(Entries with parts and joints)
┄┄┄┄┄┄┄┄┄┄

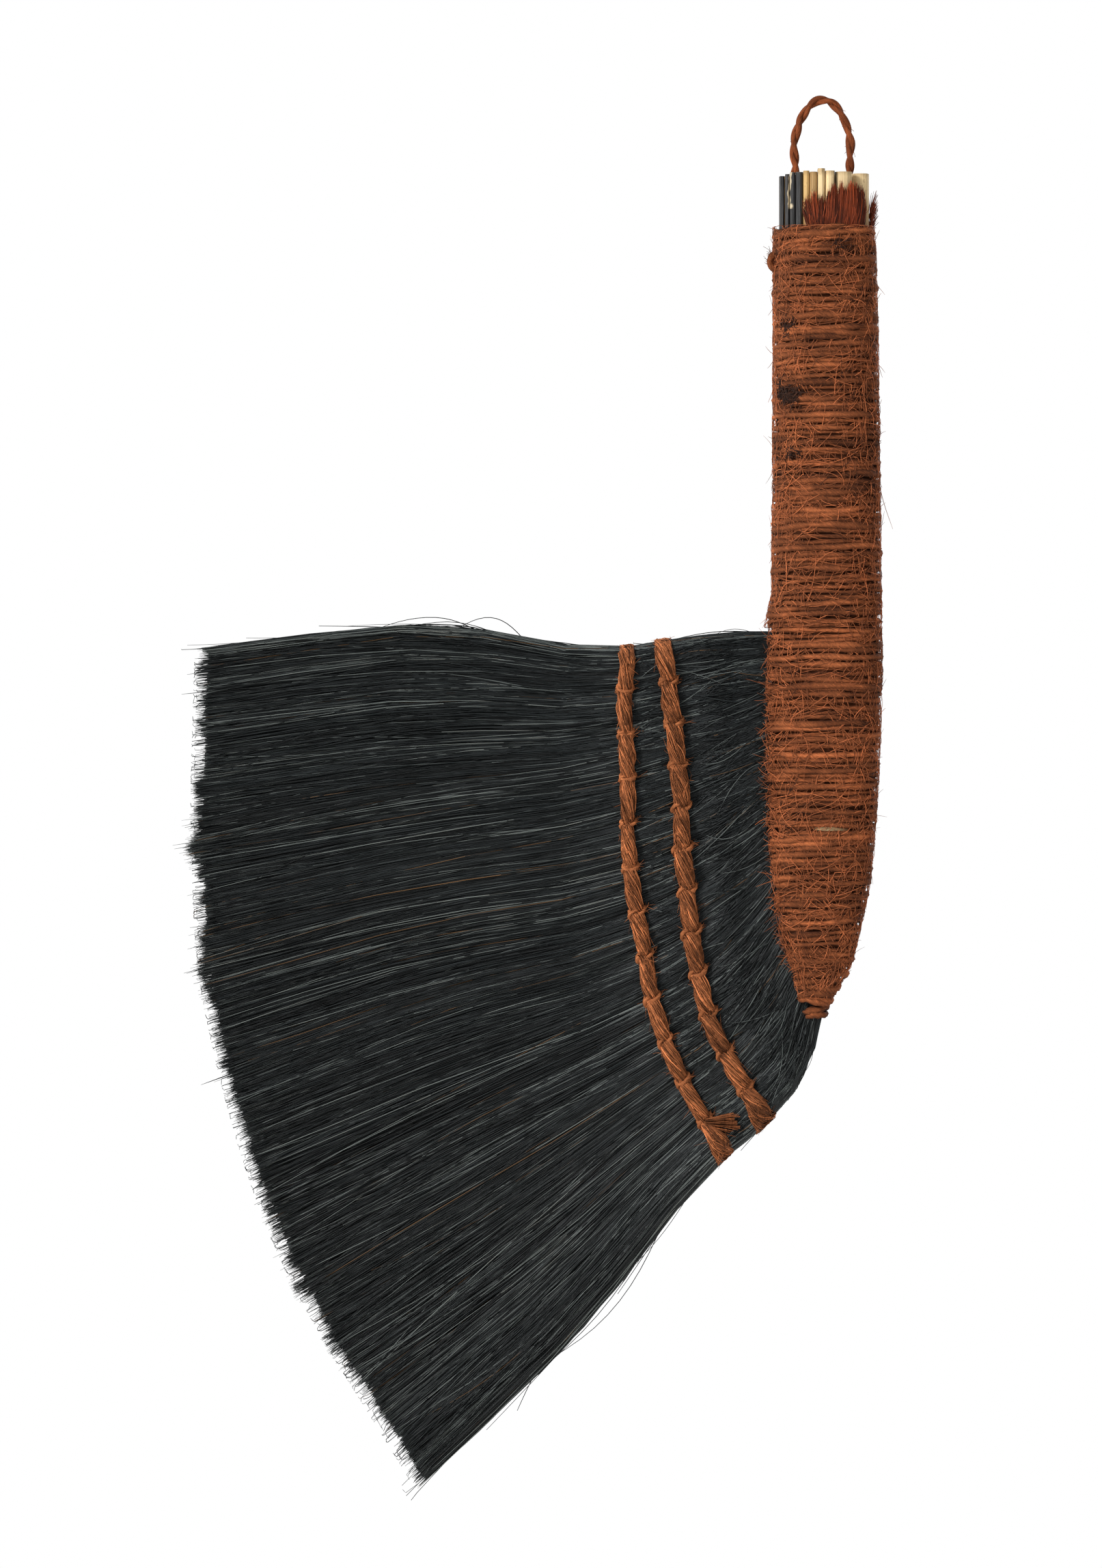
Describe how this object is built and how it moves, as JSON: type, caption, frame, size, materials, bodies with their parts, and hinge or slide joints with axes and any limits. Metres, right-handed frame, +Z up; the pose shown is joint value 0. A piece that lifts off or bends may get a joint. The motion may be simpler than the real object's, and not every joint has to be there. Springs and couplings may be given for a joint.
{
  "type": "hand broom",
  "caption": "Hand broom: a fan of dark bristle bundles sewn with cord rows, bent out of a twine-wound stalk handle with a hanging loop.",
  "frame": {"origin": "inside of the hanging loop's top, where a peg carries the broom", "axes": "+Z up the handle to the loop, +X away from the fan, -Y the front of the fan"},
  "size_m": [0.1854, 0.0255, 0.3785],
  "materials": {
    "dyed_cane": "dyed black, satin",
    "natural_cane": "peeled stalk, satin",
    "winding_twine": "hairy spun fibre",
    "row_cord": "two-ply laid fibre cord",
    "bristle": "fine dyed palm fibre, slight sheen"
  },
  "bodies": {
    "broom": {"dyed_stalk_1": "dyed_cane", "dyed_stalk_2": "dyed_cane", "dyed_stalk_3": "dyed_cane", "dyed_stalk_4": "dyed_cane", "natural_stalk_1": "natural_cane", "natural_stalk_2": "natural_cane", "natural_stalk_3": "natural_cane", "natural_stalk_4": "natural_cane", "natural_stalk_5": "natural_cane", "natural_stalk_6": "natural_cane", "core_stalks": "natural_cane", "back_stalks": "natural_cane", "loop_tails": "row_cord", "inner_row_cord": "row_cord", "outer_row_cord": "row_cord", "inner_row_stitches": "row_cord", "outer_row_stitches": "row_cord", "outer_row_knot": "row_cord", "grip_winding": "winding_twine", "heel_winding": "winding_twine", "last_turn": "winding_twine", "winding_knot": "winding_twine", "frayed_twine_end": "winding_twine", "heel_ties": "winding_twine", "bundle_root_1": "bristle", "bundle_root_2": "bristle", "bundle_root_3": "bristle", "bundle_root_4": "bristle", "bundle_root_5": "bristle", "bundle_root_6": "bristle", "bundle_root_7": "bristle", "bundle_root_8": "bristle", "bundle_root_9": "bristle", "bundle_root_10": "bristle", "bundle_root_11": "bristle", "bundle_root_12": "bristle"},
    "bristles": {"bundle_tips_1": "bristle", "bundle_tips_2": "bristle", "bundle_tips_3": "bristle", "bundle_tips_4": "bristle", "bundle_tips_5": "bristle", "bundle_tips_6": "bristle", "bundle_tips_7": "bristle", "bundle_tips_8": "bristle", "bundle_tips_9": "bristle", "bundle_tips_10": "bristle", "bundle_tips_11": "bristle", "bundle_tips_12": "bristle"},
    "loop": {"hanging_loop": "row_cord"}
  },
  "joints": [
    {"name": "bristle_flex", "type": "hinge", "parent": "broom", "child": "bristles", "pos_m": [-0.07418, 0, -0.1516], "axis": [0.1892, 0, -0.9819], "range_deg": [-25, 25], "stiffness_Nm_per_rad": 0.8},
    {"name": "loop_swing", "type": "hinge", "parent": "broom", "child": "loop", "pos_m": [0, 0, -0.0175], "axis": [1, 0, 0], "range_deg": [-75, 75], "stiffness_Nm_per_rad": 0.005}
  ]
}
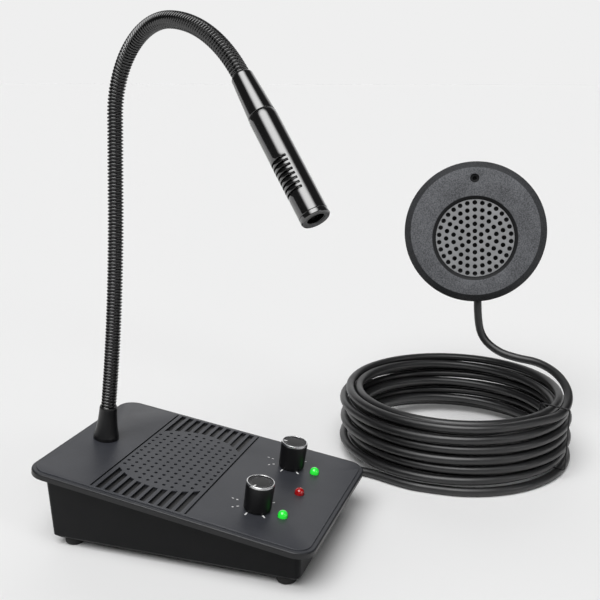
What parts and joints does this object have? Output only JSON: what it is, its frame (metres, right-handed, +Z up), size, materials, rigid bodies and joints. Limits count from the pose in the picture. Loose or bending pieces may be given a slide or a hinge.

┄┄┄┄┄┄┄┄┄┄

Produce an exact copy of all the records.

--- Response for this exercise ---
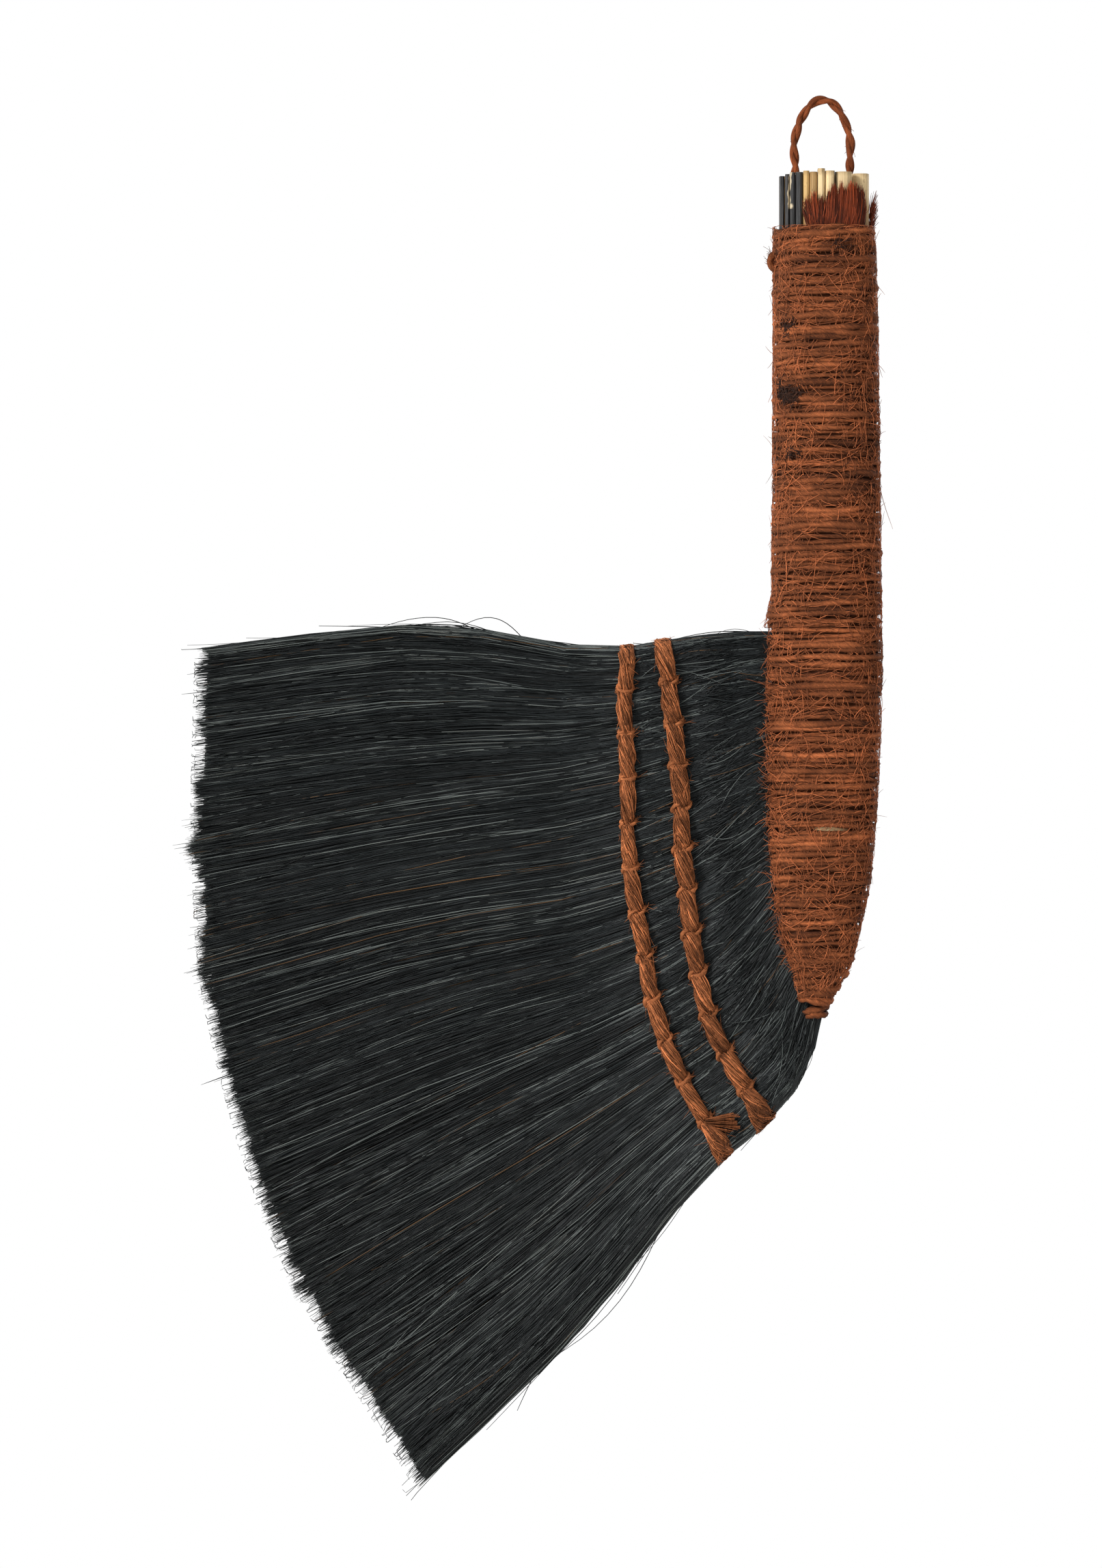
Describe how this object is built and how it moves, as JSON: type, caption, frame, size, materials, bodies with their parts, and hinge or slide joints with axes and any limits. Metres, right-handed frame, +Z up; the pose shown is joint value 0. A piece that lifts off or bends may get a joint. The motion may be simpler than the real object's, and not every joint has to be there. Springs and couplings may be given for a joint.
{
  "type": "hand broom",
  "caption": "Hand broom: a fan of dark bristle bundles sewn with cord rows, bent out of a twine-wound stalk handle with a hanging loop.",
  "frame": {"origin": "inside of the hanging loop's top, where a peg carries the broom", "axes": "+Z up the handle to the loop, +X away from the fan, -Y the front of the fan"},
  "size_m": [0.1854, 0.0255, 0.3785],
  "materials": {
    "dyed_cane": "dyed black, satin",
    "natural_cane": "peeled stalk, satin",
    "winding_twine": "hairy spun fibre",
    "row_cord": "two-ply laid fibre cord",
    "bristle": "fine dyed palm fibre, slight sheen"
  },
  "bodies": {
    "broom": {"dyed_stalk_1": "dyed_cane", "dyed_stalk_2": "dyed_cane", "dyed_stalk_3": "dyed_cane", "dyed_stalk_4": "dyed_cane", "natural_stalk_1": "natural_cane", "natural_stalk_2": "natural_cane", "natural_stalk_3": "natural_cane", "natural_stalk_4": "natural_cane", "natural_stalk_5": "natural_cane", "natural_stalk_6": "natural_cane", "core_stalks": "natural_cane", "back_stalks": "natural_cane", "loop_tails": "row_cord", "inner_row_cord": "row_cord", "outer_row_cord": "row_cord", "inner_row_stitches": "row_cord", "outer_row_stitches": "row_cord", "outer_row_knot": "row_cord", "grip_winding": "winding_twine", "heel_winding": "winding_twine", "last_turn": "winding_twine", "winding_knot": "winding_twine", "frayed_twine_end": "winding_twine", "heel_ties": "winding_twine", "bundle_root_1": "bristle", "bundle_root_2": "bristle", "bundle_root_3": "bristle", "bundle_root_4": "bristle", "bundle_root_5": "bristle", "bundle_root_6": "bristle", "bundle_root_7": "bristle", "bundle_root_8": "bristle", "bundle_root_9": "bristle", "bundle_root_10": "bristle", "bundle_root_11": "bristle", "bundle_root_12": "bristle"},
    "bristles": {"bundle_tips_1": "bristle", "bundle_tips_2": "bristle", "bundle_tips_3": "bristle", "bundle_tips_4": "bristle", "bundle_tips_5": "bristle", "bundle_tips_6": "bristle", "bundle_tips_7": "bristle", "bundle_tips_8": "bristle", "bundle_tips_9": "bristle", "bundle_tips_10": "bristle", "bundle_tips_11": "bristle", "bundle_tips_12": "bristle"},
    "loop": {"hanging_loop": "row_cord"}
  },
  "joints": [
    {"name": "bristle_flex", "type": "hinge", "parent": "broom", "child": "bristles", "pos_m": [-0.07418, 0, -0.1516], "axis": [0.1892, 0, -0.9819], "range_deg": [-25, 25], "stiffness_Nm_per_rad": 0.8},
    {"name": "loop_swing", "type": "hinge", "parent": "broom", "child": "loop", "pos_m": [0, 0, -0.0175], "axis": [1, 0, 0], "range_deg": [-75, 75], "stiffness_Nm_per_rad": 0.005}
  ]
}
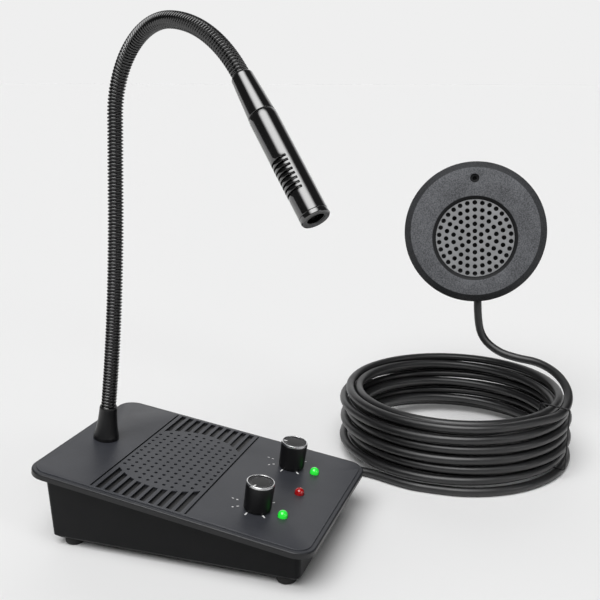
What parts and joints does this object have? Output only JSON: what it is, its frame (metres, right-handed, +Z up), size, materials, rigid bodies and joints. Limits count from the pose in the picture. Loose or bending pieces may be given a slide or a hinge.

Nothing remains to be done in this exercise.